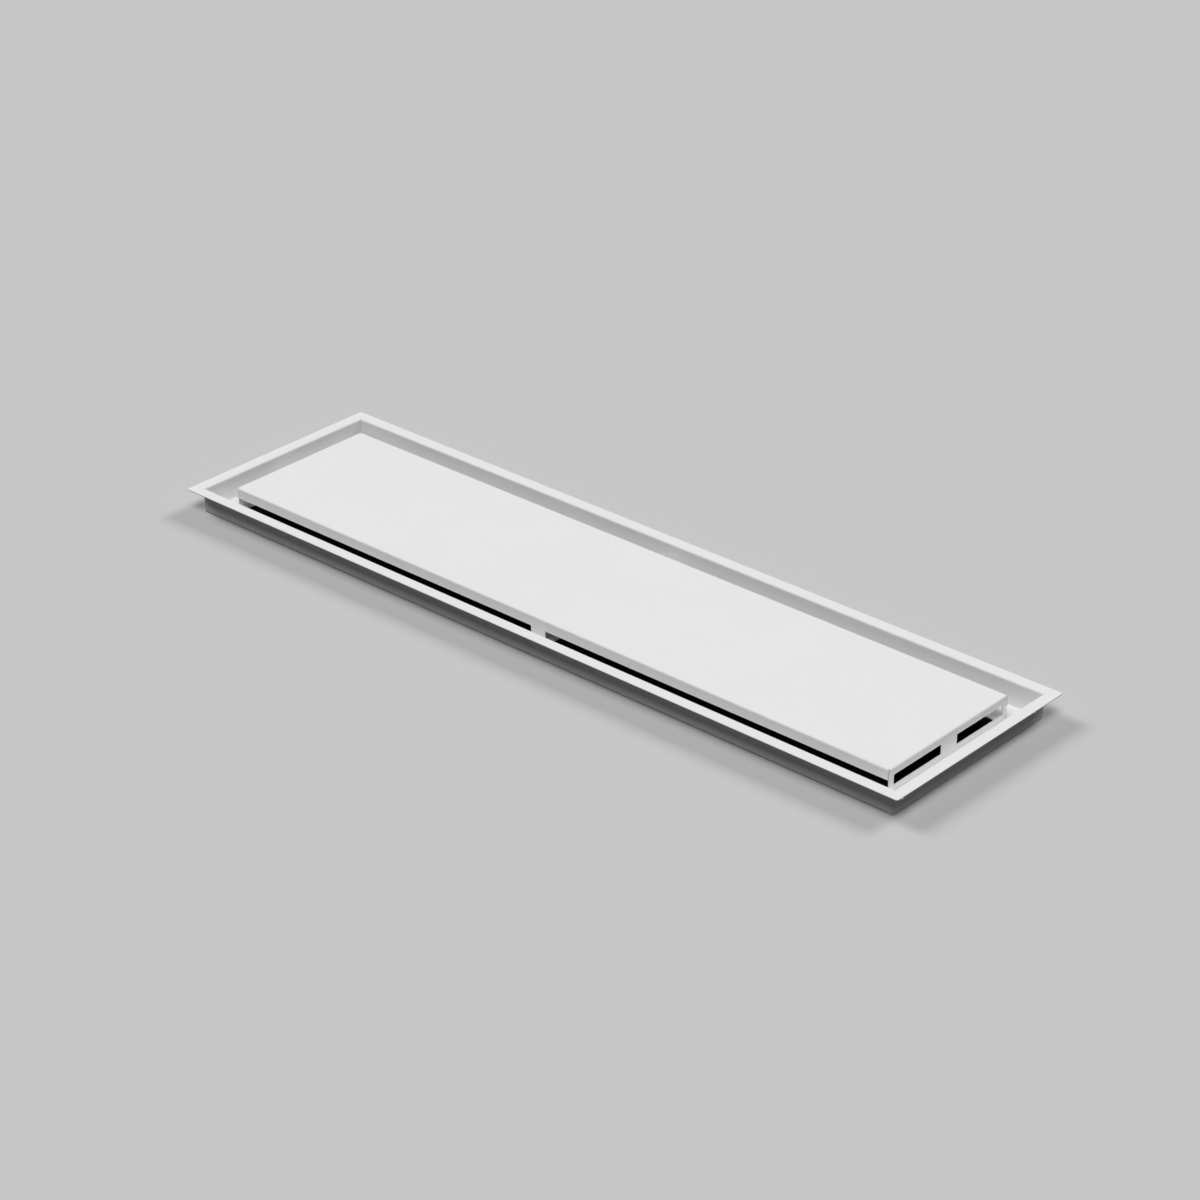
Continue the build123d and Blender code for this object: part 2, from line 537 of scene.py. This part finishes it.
def coat_colour(tree, place):
    """Barely visible clouds and fine grain, and a darker tone on the cut edges."""
    tone = spread(tree, noise(tree, place, CLOUD_SIZE, LARGE_DETAIL), *COAT_TONE)
    grain = spread(tree, noise(tree, place, GRAIN_SIZE, SMALL_DETAIL), *GRAIN)
    shade = combined(tree, "MULTIPLY", tone, grain)

    # A darker tone where the cut_edge attribute marks a cut edge
    cut = tree.nodes.new("ShaderNodeAttribute")
    cut.attribute_name = "cut_edge"
    darker_cut = tree.nodes.new("ShaderNodeMix")
    tree.links.new(cut.outputs["Fac"], darker_cut.inputs["Factor"])
    tree.links.new(shade, darker_cut.inputs["A"])
    darker_cut.inputs["B"].default_value = CUT_TONE

    colour = tree.nodes.new("ShaderNodeCombineColor")
    for channel in ("Red", "Green", "Blue"):
        tree.links.new(darker_cut.outputs["Result"], colour.inputs[channel])
    return colour.outputs["Color"]


def orange_peel(tree, place):
    bump = tree.nodes.new("ShaderNodeBump")
    bump.inputs["Strength"].default_value = PEEL_STRENGTH
    bump.inputs["Distance"].default_value = PEEL_DEPTH * MM
    tree.links.new(noise(tree, place, PEEL_SIZE, SMALL_DETAIL), bump.inputs["Height"])
    return bump.outputs["Normal"]


def powder_coat():
    """White powder coat with a slightly uneven satin sheen over fine orange peel."""
    material = bpy.data.materials.new("white_powder_coat")
    tree = new_tree(material)
    place = tree.nodes.new("ShaderNodeTexCoord").outputs["Object"]
    sheen = spread(tree, noise(tree, place, SHEEN_SIZE, LARGE_DETAIL), *ROUGHNESS)
    shader = tree.nodes.new("ShaderNodeBsdfPrincipled")
    shader.inputs["IOR"].default_value = COAT_IOR
    tree.links.new(coat_colour(tree, place), shader.inputs["Base Color"])
    tree.links.new(sheen, shader.inputs["Roughness"])
    tree.links.new(orange_peel(tree, place), shader.inputs["Normal"])
    set_surface(tree, shader.outputs["BSDF"])
    return material


def seen_rays(tree):
    """1 for the rays that show the floor and the backdrop, 0 for those that light the cover."""
    path = tree.nodes.new("ShaderNodeLightPath")
    total = path.outputs["Is Camera Ray"]
    for ray in ("Is Glossy Ray", "Is Transmission Ray"):
        total = combined(tree, "MAXIMUM", total, path.outputs[ray])
    return total


def grey(value):
    return (value, value, value, 1.0)


def mixed(tree, kind, lit, seen):
    """Two shaders of a kind: a grey for the light that they give, and one for how they look."""
    mix = tree.nodes.new("ShaderNodeMixShader")
    tree.links.new(seen_rays(tree), mix.inputs["Fac"])
    for slot, value in ((1, lit), (2, seen)):
        shader = tree.nodes.new(kind)
        shader.inputs["Color"].default_value = grey(value)
        tree.links.new(shader.outputs[0], mix.inputs[slot])
    return mix.outputs["Shader"]


def floor_paper():
    material = bpy.data.materials.new("floor_paper")
    tree = new_tree(material)
    set_surface(tree, mixed(tree, "ShaderNodeBsdfDiffuse", FLOOR_BOUNCE, PALE))
    return material


# Painted shade: a near-black floor patch under the openings, where the floor lies in the cover's
# shade
def painted_shade_under_openings():
    material = bpy.data.materials.new("painted_shade_under_openings")
    tree = new_tree(material)
    shader = tree.nodes.new("ShaderNodeBsdfDiffuse")
    shader.inputs["Color"].default_value = grey(UNDER_OPENINGS_PAINTED_SHADE)
    set_surface(tree, shader.outputs["BSDF"])
    return material


def add_object(name, data):
    made = bpy.data.objects.new(name, data)
    bpy.context.scene.collection.objects.link(made)
    return made


def add_floor():
    """A floor of three by three faces, the middle one a near-black patch under the openings as
    painted shade.
    """
    room = FLOOR_SIZE / 2
    xs = (-room, -DUCT_X * MM, DUCT_X * MM, room)
    ys = (-room, -DUCT_Y * MM, DUCT_Y * MM, room)
    spots = [(x, y, 0) for y in ys for x in xs]
    faces = []
    for j in range(len(ys) - 1):
        for i in range(len(xs) - 1):
            near = j * len(xs) + i
            far = near + len(xs)
            faces.append((near, near + 1, far + 1, far))
    mesh = bpy.data.meshes.new("floor")
    mesh.from_pydata(spots, [], faces)
    mesh.materials.append(floor_paper())
    mesh.materials.append(painted_shade_under_openings())
    # The middle face, under the openings, gets the painted shade
    middle = mesh.polygons[len(faces) // 2]
    middle.material_index = 1
    add_object("floor", mesh)


def add_camera():
    data = bpy.data.cameras.new("camera")
    data.lens = LENS_MM
    data.sensor_width = SENSOR_MM
    camera = add_object("camera", data)
    look = (CAMERA_AIM - CAMERA_SPOT).normalized()
    camera.rotation_mode = "QUATERNION"
    camera.rotation_quaternion = Quaternion(look, CAMERA_ROLL) @ look.to_track_quat("-Z", "Y")
    camera.location = CAMERA_SPOT
    bpy.context.scene.camera = camera


def add_lamp(name, lean, turn, strength):
    toward_camera = CAMERA_SPOT - CAMERA_AIM
    heading = math.atan2(toward_camera.y, toward_camera.x) + math.radians(turn)
    tilt = math.radians(lean)
    flat = math.sin(tilt)
    way = Vector((flat * math.cos(heading), flat * math.sin(heading), math.cos(tilt)))
    data = bpy.data.lights.new(name, "SUN")
    data.energy = strength * math.pi
    data.angle = LAMP_ANGLE
    lamp = add_object(name, data)
    lamp.location = way * LAMP_DISTANCE
    lamp.rotation_mode = "QUATERNION"
    lamp.rotation_quaternion = lamp.location.to_track_quat("Z", "Y")


def add_backdrop():
    """The world: a little fill light, and a pale look."""
    world = bpy.data.worlds.new("studio")
    tree = new_tree(world)
    set_surface(tree, mixed(tree, "ShaderNodeBackground", FILL, PALE), "ShaderNodeOutputWorld")
    bpy.context.scene.world = world


coat = powder_coat()
build_frame(coat)
build_cover(coat)
add_floor()
add_camera()
for lamp in LAMPS:
    add_lamp(*lamp)
add_backdrop()
bpy.context.scene.view_settings.view_transform = "Standard"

Exercise task: Find "scene". Copy every line it occurs in.

Output:
Continue the build123d and Blender code for this object: part 2, from line 537 of scene.py. This part finishes it.
    bpy.context.scene.collection.objects.link(made)
    bpy.context.scene.camera = camera
    bpy.context.scene.world = world
bpy.context.scene.view_settings.view_transform = "Standard"